LONDON (Reuters) - Russian coal exports are likely to start falling from 2009/2010 in favor of domestic demand, Igor Gribanovsky, a director of SUEK, Russia's second largest coal exporter, said on Wednesday.
Major coal exporter Russia has the highest coal cash costs in the world -- the cost of mining coal and transporting it to an export point.
Russia's rail costs to port are going to rise $7 a tonne during the next three years from the current $36 a tonne. Port handling charges are also going to increase, he said.
At the same time, Russia's domestic demand for coal is mounting, he said.
Russia's government has decided to reduce gas consumption in power generation and increase coal use, to maximize gas exports.
This will require a extensive building of coal-fired power generation capacity, totaling 40 to 50 gigawatts between now and 2020, he said.
Russia's domestic coal demand will rise from a current 130 million tonnes a year to 326 million tonnes by 2020, under one scenario, he said. A more cautious scenario forecasts domestic demand rising to 252 million tonnes by 2020, he added.
"In any case, demand will at least double," he said.
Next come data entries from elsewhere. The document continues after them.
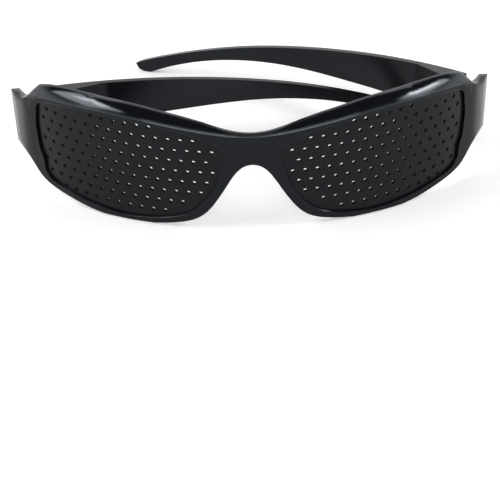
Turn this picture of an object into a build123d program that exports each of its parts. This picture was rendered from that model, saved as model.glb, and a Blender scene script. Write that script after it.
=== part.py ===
from build123d import *
import math
import os

os.makedirs("parts", exist_ok=True)

# Pinhole glasses: one wrapped front, two perforated lenses, two hinged temples
# and two hinge screws. All lengths are in millimetres, all angles in degrees.
# The front is drawn in its own upright frame: x to the wearer's left, y back
# towards the face, z up along the lenses, with z = 0 on the top row of holes.

# Plan curve of the lens surface, from the middle outwards: three tangent arcs
brow_radius = 112.0
cheek_radius = 82.0
side_radius = 53.0
brow_run = 30.0
cheek_run = 30.0
side_run = 24.4

# Front
front_height = 41.8
lip = 0.7              # rim in front of the lens surface
rim = 1.9              # rim behind the lens surface
ledge_depth = 3.8      # brow ledge behind the lens surface
crown_drop = 11.2      # saddle crown below the top row of holes
lean = 3.8             # forward lean of the front when it stands on a table
land_depth = 0.2       # flat lands under the rims
overrun = 5.0
end_out = 5.55         # wing end outside and behind the hinge pin
end_back = 4.5
end_turn = 18.6
end_lean = 4.0
corner_inward = 35.0   # the brow's end runs inwards and down as it goes back
corner_dip = 11.0

# Lenses
lens_thickness = 1.1
seat_width = 0.7       # step behind the opening on which a lens seats
lens_gap = 0.1
seat_gap = 0.05        # play between a lens and its seat
hole_diameter = 1.3

# Temples
temple_length = 125.0
temple_height = 22.3
temple_thickness = 2.2
temple_bow = 10.1
temple_offset = 4.3    # ends of the temple's centre line outside the hinge pin
root_length = 22.0     # thickened root, from the pin to where it fades out
root_flat = 7.0
root_thickness = 6.5
tongue_height = 4.6
tongue_thickness = 2.4
tongue_throat = 6.4
tongue_reach = 8.0
butt_gap = 0.2
open_angle = 83.0
left_angle = 32.1
right_angle = 7.1

# Hinges
hinge_inset = 2.24     # pin behind the lens surface
hinge_drop = 15.0
hinge_lean = 11.3      # the pin leans back against the lens rows
barrel_radius = 1.5
barrel_gap = 0.3
lug_height = 3.5
web_reach = 2.1        # lug webs from the pin into the wing
knuckle_gap = 0.2
screw_radius = 0.7
screw_clearance = 0.05
head_radius = 1.25
head_height = 0.7
slot_width = 0.35
slot_depth = 0.3

quarter = 90.0

# Sizes that follow
wrap_arcs = ((brow_radius, brow_run), (cheek_radius, cheek_run), (side_radius, side_run))
front_run = brow_run + cheek_run + side_run
screw_hole = screw_radius + screw_clearance
tongue_half = tongue_height / 2
lug_middle = tongue_half + knuckle_gap + lug_height / 2
pin_half = tongue_half + knuckle_gap + lug_height


def wrap(run, out):
    """Plan point at a run along the lens surface, moved outwards by out."""
    x, y, turn = 0.0, 0.0, 0.0
    left = run
    for number, (radius, length) in enumerate(wrap_arcs):
        last = number == len(wrap_arcs) - 1
        step = left if last else min(left, length)
        swing = step / radius
        x += radius * (math.sin(turn + swing) - math.sin(turn))
        y += radius * (math.cos(turn) - math.cos(turn + swing))
        turn += swing
        left -= step
    return x + out * math.sin(turn), y - out * math.cos(turn)


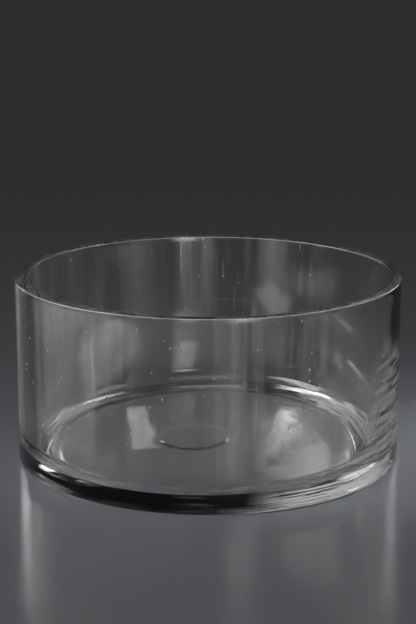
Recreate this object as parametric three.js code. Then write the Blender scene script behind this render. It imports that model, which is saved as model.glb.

"I think from 2009 there will be some fall in exports, a little bit, but from 2010 we will see a bigger fall," he said.
However, Gribanovsky was not forecasting a sudden or total halt to Russian coal exports.
"I think exports could fall to around 50 pct of current levels in about four years time. While we can make money by exporting, we will. Why wouldn't we?" he said.
"But I can see in a few years we are likely to be able to get better prices from domestic sales than we can get for netback export prices," he said.
Russian coal producers could eventually, like their Chinese counterparts, switch between domestic and export sales depending on which offered the greatest profit margins.